On paper, the Quakers looked clean - no errors, eleven hits and two home runs in the 4-0 and 7-3 wins against the Big Green.

King knows that her players could have sent Dartmouth over the fence, though.

"I'd like us to make more plays . to score more runs," she said. "I would have liked to see us hammer them."

Penn took a few innings to warm up before exploiting Dartmouth pitcher Angela Megaw's weak showing in the opening game.

Freshman Kelsey Wolfe's single in the fourth inning got things going, driving in Alisha Prystowsky, who had reached base on an error. After adding a run in the sixth, Prystowsky sealed the win in the seventh with two runs batted in of her own.

Freshman phenom Jessie Lupardus notched a complete game shutout, striking out nine Big Green batters while walking none.

Dartmouth got itself into some messy situations in the nightcap, giving away two runs in the first inning via an infield error, an illegal pitch and two timely walks. Senior tri-captain Christina Khosravi homered in the third inning for her seventh of the season, and junior Anna Puglisi followed suit, smashing her first collegiate home run in the fifth for two RBI.

It was the details that irked both coach and players.

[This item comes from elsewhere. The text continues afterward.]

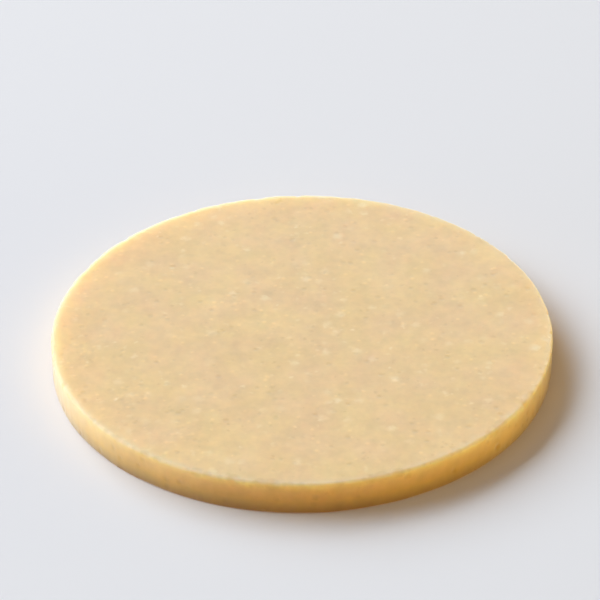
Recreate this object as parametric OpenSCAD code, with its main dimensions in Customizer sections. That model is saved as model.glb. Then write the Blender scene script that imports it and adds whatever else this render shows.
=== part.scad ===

"We didn't execute as well in moving or scoring runners," King said.

"We left a lot of [them] on base," tri-captain and second baseman Annie Kinsey said. "We have to get our bunts down."

Erratic Dartmouth pitchers walked many batters in both games - 11 bases on balls in all - which gave the Quakers a chance to inflate the score through some quick hits. Yet the batters failed to turn the baserunners into RBI.

"We knew what they were gonna throw, but we didn't necessarily take advantage of it," King said. "I think their pitching staff is a staff we could have had more hits against."

The Quakers' lineup struggles took the bats out of the hands of power hitters Kinsey and Khosravi, who were both intentionally walked. Penn was unable to make Dartmouth pay.

"Things like this will cost us in tighter ball games," King said, referring to the twinbill against a stronger Harvard team that Penn has slated for tomorrow.

"We weren't stringing things together."

Penn, now at 18-8, will travel to Boston today for the doubleheader against the Crimson, who are currently on a three-game winning streak. Though the women are stuck in a New England hotel longer than they expected, they are geared up for the important Ivy matchup.

"If we just stay tight, stay loose, we'll be okay," Kinsey said.